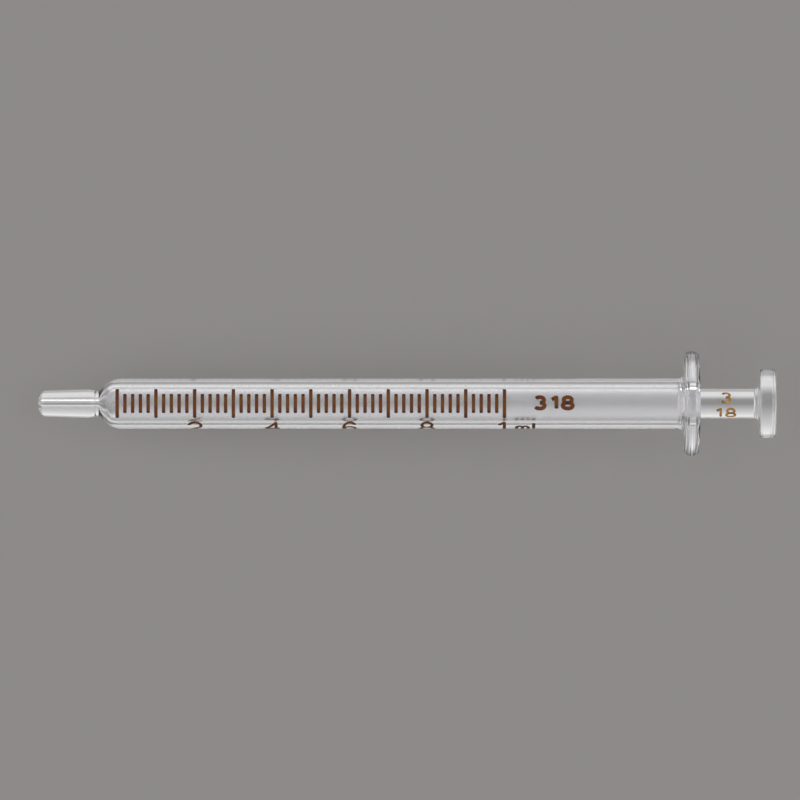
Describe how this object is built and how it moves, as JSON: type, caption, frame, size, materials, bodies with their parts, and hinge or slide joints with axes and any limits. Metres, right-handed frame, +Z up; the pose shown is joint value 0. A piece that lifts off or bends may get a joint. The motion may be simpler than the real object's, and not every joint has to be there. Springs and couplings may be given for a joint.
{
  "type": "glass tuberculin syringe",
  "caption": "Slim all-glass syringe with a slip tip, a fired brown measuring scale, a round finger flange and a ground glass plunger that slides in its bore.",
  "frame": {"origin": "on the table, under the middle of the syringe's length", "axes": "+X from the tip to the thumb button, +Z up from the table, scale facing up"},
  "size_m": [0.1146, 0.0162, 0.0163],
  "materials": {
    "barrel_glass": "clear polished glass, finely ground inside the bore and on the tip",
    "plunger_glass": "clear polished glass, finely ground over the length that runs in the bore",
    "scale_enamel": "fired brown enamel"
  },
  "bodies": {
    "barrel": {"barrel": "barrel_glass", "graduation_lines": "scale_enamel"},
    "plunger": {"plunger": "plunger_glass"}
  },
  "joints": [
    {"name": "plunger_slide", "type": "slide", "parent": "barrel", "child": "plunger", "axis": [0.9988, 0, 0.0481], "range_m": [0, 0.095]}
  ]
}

-=-=-=-=-

• [What is expected] Each line of the material must be restated exactly.

• [Worked answer]
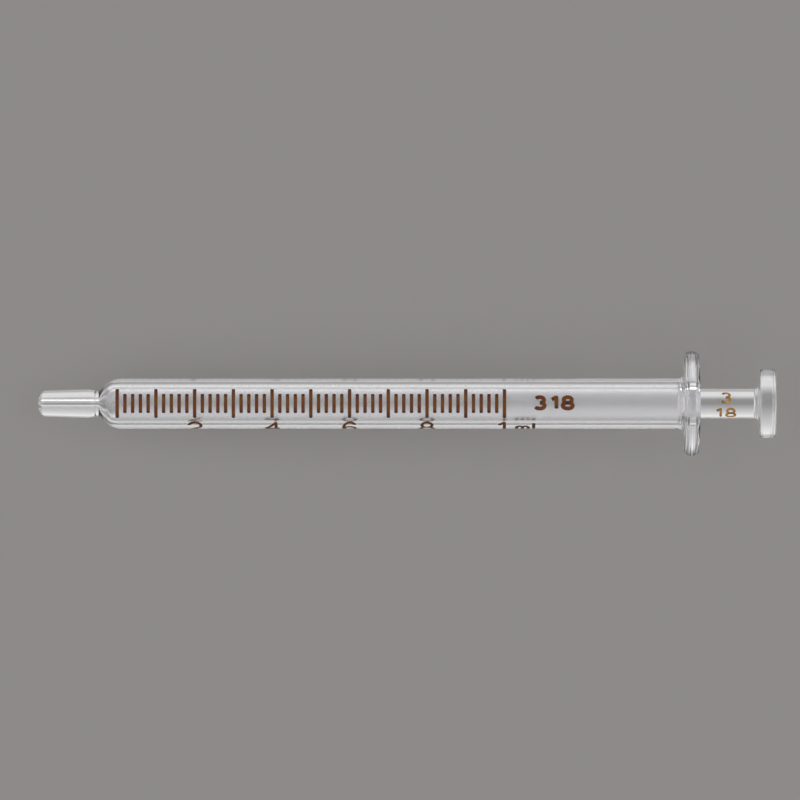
Describe how this object is built and how it moves, as JSON: type, caption, frame, size, materials, bodies with their parts, and hinge or slide joints with axes and any limits. Metres, right-handed frame, +Z up; the pose shown is joint value 0. A piece that lifts off or bends may get a joint. The motion may be simpler than the real object's, and not every joint has to be there. Springs and couplings may be given for a joint.
{
  "type": "glass tuberculin syringe",
  "caption": "Slim all-glass syringe with a slip tip, a fired brown measuring scale, a round finger flange and a ground glass plunger that slides in its bore.",
  "frame": {"origin": "on the table, under the middle of the syringe's length", "axes": "+X from the tip to the thumb button, +Z up from the table, scale facing up"},
  "size_m": [0.1146, 0.0162, 0.0163],
  "materials": {
    "barrel_glass": "clear polished glass, finely ground inside the bore and on the tip",
    "plunger_glass": "clear polished glass, finely ground over the length that runs in the bore",
    "scale_enamel": "fired brown enamel"
  },
  "bodies": {
    "barrel": {"barrel": "barrel_glass", "graduation_lines": "scale_enamel"},
    "plunger": {"plunger": "plunger_glass"}
  },
  "joints": [
    {"name": "plunger_slide", "type": "slide", "parent": "barrel", "child": "plunger", "axis": [0.9988, 0, 0.0481], "range_m": [0, 0.095]}
  ]
}